Low-Latency Test-Time Adaptation for Inter-Subject SSVEP Decoding via Online Euclidean Alignment and Frequency-Regularized Entropy Minimization

Electroencephalography (EEG)-based brain–computer interface (BCI) systems are often affected by substantial inter-subject variability. These differences cause distribution shifts between the source domain and the target domain. As a result, the decoder’s generalization to unseen subjects is reduced. In online steady-state visual evoked potentials (SSVEP)-based BCI systems, the decoder must not only cope with inter-subject distribution shifts but also adapt rapidly. However, most existing methods require accumulating multiple trials before adaptation, which increases data acquisition and update latency and thus limits their practicality in online settings. To address these challenges, this study focuses on a practically important but insufficiently explored setting, which is unlabeled inter-subject SSVEP decoding with single-trial online adaptation, where immediate adaptation is required and multi-trial accumulation is impractical. For this setting, this study proposes a low-latency test-time adaptation algorithm that combines trial-wise online Euclidean alignment, entropy minimization, and pseudo-label frequency regularization.
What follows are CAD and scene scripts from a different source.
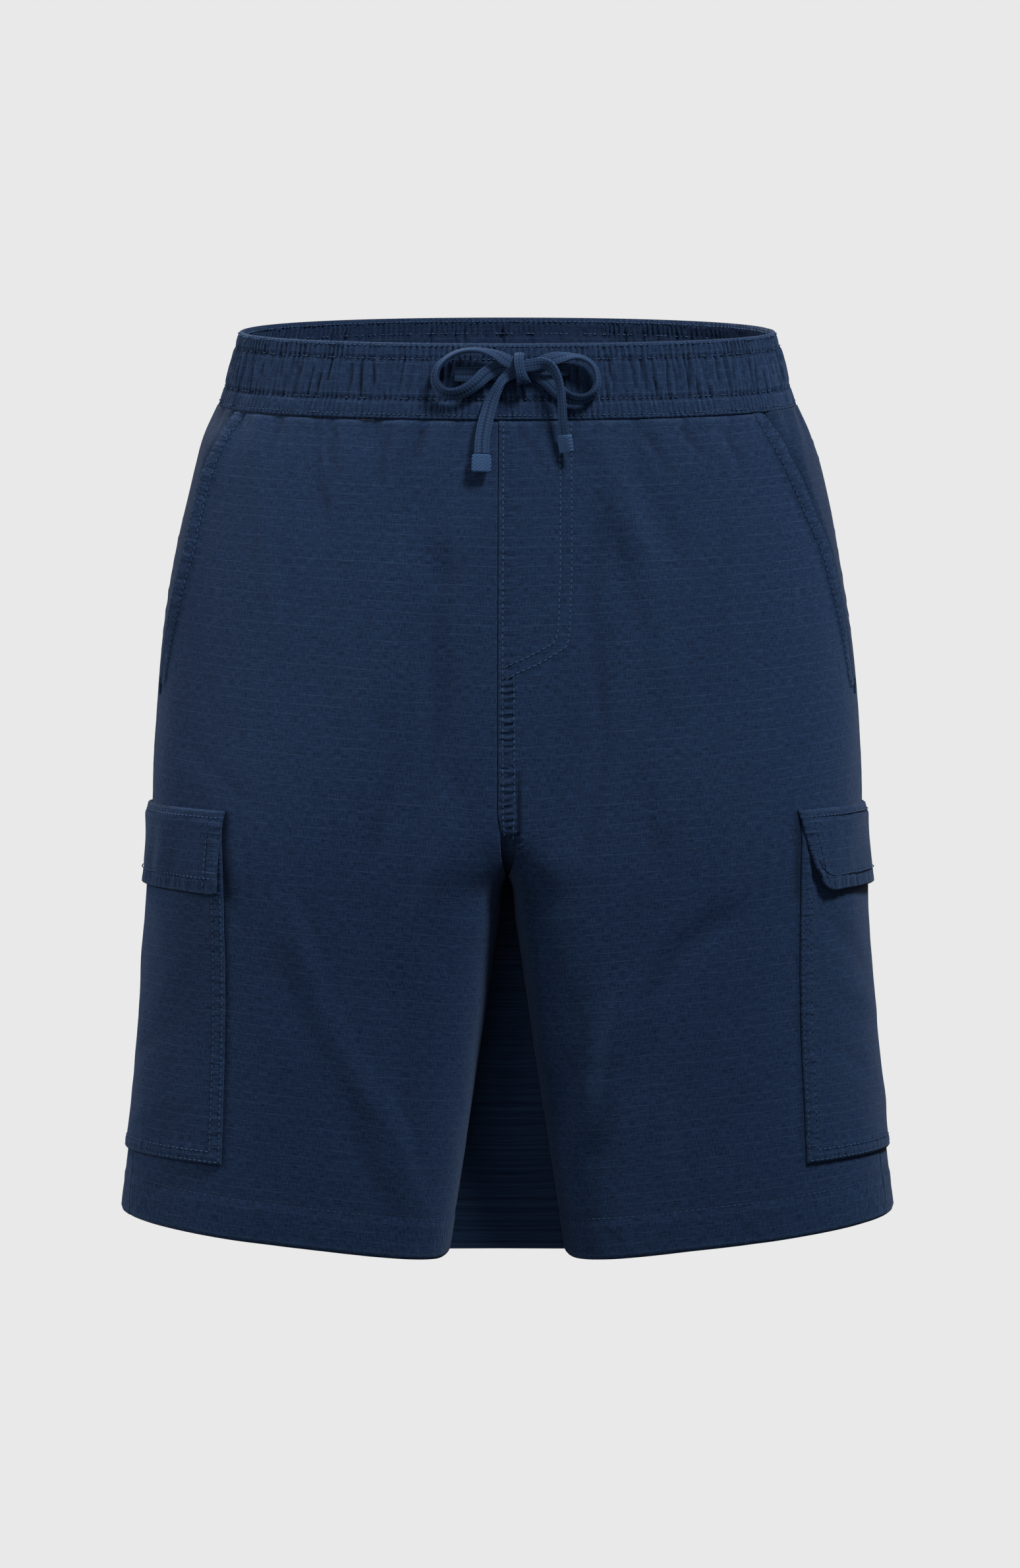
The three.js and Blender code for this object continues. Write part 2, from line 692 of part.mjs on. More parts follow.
// Smooth curve through rows of numbers, each number on its own spline.
function splineRow(rows, share) {
  const x = share * (rows.length - 1);
  const i = Math.min(Math.floor(x), rows.length - 2);
  const f = x - i;
  const at = (k) => rows[clamp(k, 0, rows.length - 1)];
  return rows[0].map((_, c) => {
    const [a, b, d, e] = [at(i - 1)[c], at(i)[c], at(i + 1)[c], at(i + 2)[c]];
    const tangent0 = (d - a) / 2;
    const tangent1 = (e - b) / 2;
    const f2 = f * f;
    const f3 = f2 * f;
    return (2 * f3 - 3 * f2 + 1) * b + (f3 - 2 * f2 + f) * tangent0 + (3 * f2 - 2 * f3) * d + (f3 - f2) * tangent1;
  });
}

// Rows of CORD_COLUMNS numbers turned into centres with half width, half thickness and turn.
function cordCentres(rows, steps) {
  const centres = [];
  for (let i = 0; i <= steps; i++) {
    const [x, off, z, halfWidth, halfThick, turn] = splineRow(rows, i / steps).slice(0, CORD_COLUMNS);
    centres.push({ p: new THREE.Vector3(x, frontFace(x, z) - off, z), halfWidth, halfThick, turn });
  }
  return centres;
}

// A closed tube through rings of points: one ring for each step, its two ends filled flat.
function tube(ringPoints) {
  const shell = new Shell();
  const rings = ringPoints.map((ring) => ring.map((p) => shell.add(p)));
  const sides = CORD_SIDES.length;
  const last = rings.length - 1;
  for (let i = 0; i < last; i++) {
    for (let j = 0; j < sides; j++) {
      const k = (j + 1) % sides;
      shell.quad(rings[i][j], rings[i][k], rings[i + 1][k], rings[i + 1][j]);
    }
  }
  for (let j = 1; j + 1 < sides; j++) {
    shell.faces.push([rings[0][0], rings[0][j + 1], rings[0][j]]);
    shell.faces.push([rings[last][0], rings[last][j], rings[last][j + 1]]);
  }
  return shell.geometry();
}

// Direction of a line of centres at step i.
function tangentAt(points, i) {
  const next = points[Math.min(i + 1, points.length - 1)];
  return next.clone().sub(points[Math.max(i - 1, 0)]).normalize();
}

// Ring of a flat cord: across is its width's direction and up the direction of its thickness.
function cordRing(p, across, up, halfWidth, halfThick) {
  return CORD_SIDES.map(([w, t]) =>
    p.clone().addScaledVector(across, w * halfWidth).addScaledVector(up, t * halfThick),
  );
}

// A flat cord along centres. Its flat side faces the front where the turn is 0.
function flatTube(centres) {
  const points = centres.map((c) => c.p);
  return tube(
    centres.map((c, i) => {
      const tangent = tangentAt(points, i);
      const up = new THREE.Vector3(0, -1, 0);
      up.addScaledVector(tangent, -up.dot(tangent)).normalize();
      up.applyAxisAngle(tangent, c.turn * RAD);
      return cordRing(c.p, tangent.clone().cross(up), up, c.halfWidth, c.halfThick);
    }),
  );
}

// The sewn end of a cord: a thicker, wider block just past the last row.
const TIP_GAP = 0.3;
const TIP_PROFILE = [
  [0, 4.4, 1.5],
  [1, 5.2, 1.9],
  [5, 5.4, 2.0],
  [9, 5.2, 1.9],
  [10, 4.6, 1.5],
];

function cordTip(rows) {
  const centres = cordCentres(rows, CORD_STEPS);
  const end = centres[CORD_STEPS];
  const along = end.p.clone().sub(centres[CORD_STEPS - 1].p).normalize();
  return flatTube(
    TIP_PROFILE.map(([distance, halfWidth, halfThick]) => ({
      p: end.p.clone().addScaledVector(along, distance + TIP_GAP),
      halfWidth,
      halfThick,
      turn: end.turn,
    })),
  );
}

// The bow's knot: a band that wraps over the crossing cords, open towards the waistband.
// Each row: height from the knot's middle and distance off the waistband's face.
const KNOT_X = 8;
const KNOT_Z = -0.4;
const KNOT_HALF_WIDTH = 3.9;
const KNOT_HALF_THICK = 1.1;
const KNOT_PATH = [
  [-6.4, 2.6],
  [-7.4, 5],
  [-7.3, 9],
  [-5.9, 12.2],
  [-2.8, 13.7],
  [1, 13.9],
  [4.8, 13.2],
  [6.9, 10.6],
  [7.4, 6.5],
  [6.7, 2.8],
];
const KNOT_STEPS = 18;

function bowKnot() {
  const face = frontFace(KNOT_X, KNOT_Z);
  const centres = [];
  for (let i = 0; i <= KNOT_STEPS; i++) {
    const [z, off] = splineRow(KNOT_PATH, i / KNOT_STEPS);
    centres.push(new THREE.Vector3(KNOT_X, face - off, KNOT_Z + z));
  }
  const across = new THREE.Vector3(1, 0, 0);
  return tube(
    centres.map((p, i) => {
      const up = tangentAt(centres, i).cross(across);
      return cordRing(p, across, up, KNOT_HALF_WIDTH, KNOT_HALF_THICK);
    }),
  );
}

// Assembly

const NAVY = new THREE.MeshStandardMaterial({ color: 0x1c3050, roughness: 0.9 });
const NAVY_CORD = new THREE.MeshStandardMaterial({ color: 0x34506f, roughness: 0.85 });
const TIP_BLUE = new THREE.MeshStandardMaterial({ color: 0x4b6e9b, roughness: 0.8 });

const shorts = new THREE.Group();

function add(name, geometry, material) {
  const mesh = new THREE.Mesh(geometry, material);
  mesh.name = name;
  shorts.add(mesh);
}

for (const [side, word] of [
  [RIGHT, "right"],
  [LEFT, "left"],
]) {
  add("front_" + word, frontPanel(side), NAVY);
  add("back_" + word, backPanel(side), NAVY);
  add("pocket_facing_" + word, facing(side), NAVY);
  add("cargo_pocket_" + word, cargoPocket(side), NAVY);
  add("pocket_flap_" + word, pocketFlap(side), NAVY);
}
add("waistband", waistband(), NAVY);
add("drawstring_right", flatTube(cordCentres(CORD_RIGHT, CORD_STEPS)), NAVY_CORD);
add("drawstring_left", flatTube(cordCentres(CORD_LEFT, CORD_STEPS)), NAVY_CORD);
add("cord_tip_right", cordTip(CORD_RIGHT), TIP_BLUE);
add("cord_tip_left", cordTip(CORD_LEFT), TIP_BLUE);
add("bow_knot", bowKnot(), NAVY_CORD);

export default shorts;
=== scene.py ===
"""Looks of a pair of cargo shorts, filled out as worn.

The garment's own measures are in millimetres: its front faces -Y, the wearer's left is +X, and levels run down
from the origin. An arc is the length around a leg's section from the front midline. Meshes are made in metres.
"""
import math

import bmesh
import bpy
import numpy as np
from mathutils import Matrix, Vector


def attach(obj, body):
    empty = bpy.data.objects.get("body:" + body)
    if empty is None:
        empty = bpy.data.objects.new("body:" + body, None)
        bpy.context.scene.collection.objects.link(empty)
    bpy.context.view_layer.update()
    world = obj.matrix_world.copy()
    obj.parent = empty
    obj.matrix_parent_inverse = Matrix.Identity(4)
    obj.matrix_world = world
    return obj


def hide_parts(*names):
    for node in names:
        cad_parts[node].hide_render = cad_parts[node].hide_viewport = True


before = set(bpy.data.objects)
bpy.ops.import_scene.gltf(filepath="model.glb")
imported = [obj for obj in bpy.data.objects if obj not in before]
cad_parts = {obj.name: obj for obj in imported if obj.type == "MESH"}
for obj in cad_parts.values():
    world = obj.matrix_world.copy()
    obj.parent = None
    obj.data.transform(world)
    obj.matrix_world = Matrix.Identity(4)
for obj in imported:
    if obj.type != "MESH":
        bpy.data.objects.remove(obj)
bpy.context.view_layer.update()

MM = 0.001
LEFT = 1
RIGHT = -1
SIDES = ((RIGHT, "right"), (LEFT, "left"))

# Camera: the photo's frame, seen from far in front and a little above
PHOTO_HEIGHT = 2380
MM_PER_PIXEL = 0.37
CAMERA_DISTANCE = 4000.0
CAMERA_TILT = 4.5
CAMERA_LOOK = (1.5, 0.0, -235.7)
SENSOR = 36.0


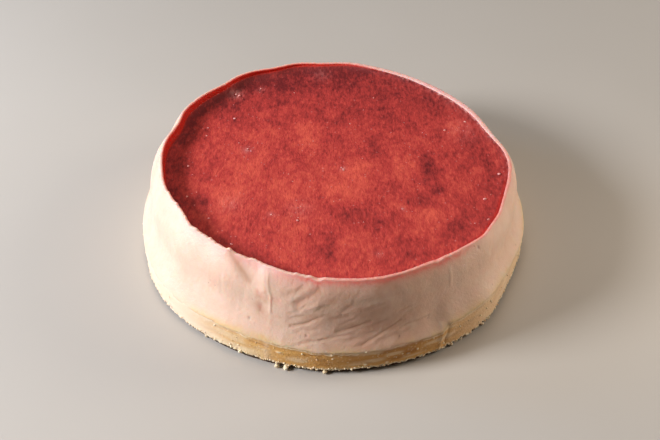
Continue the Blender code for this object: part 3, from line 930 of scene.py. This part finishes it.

This integration supports single-trial adaptation under online constraints, without requiring target labels or trial buffering, thereby reducing adaptation latency while mitigating inter-subject distribution shift. Experiments on two public datasets using four backbone models show that the proposed method achieves an average accuracy of 75.70%, outperforming the non-adaptive baseline by 3.88%. These results indicate that the proposed method improves inter-subject SSVEP decoding accuracy and shows potential for online BCI applications.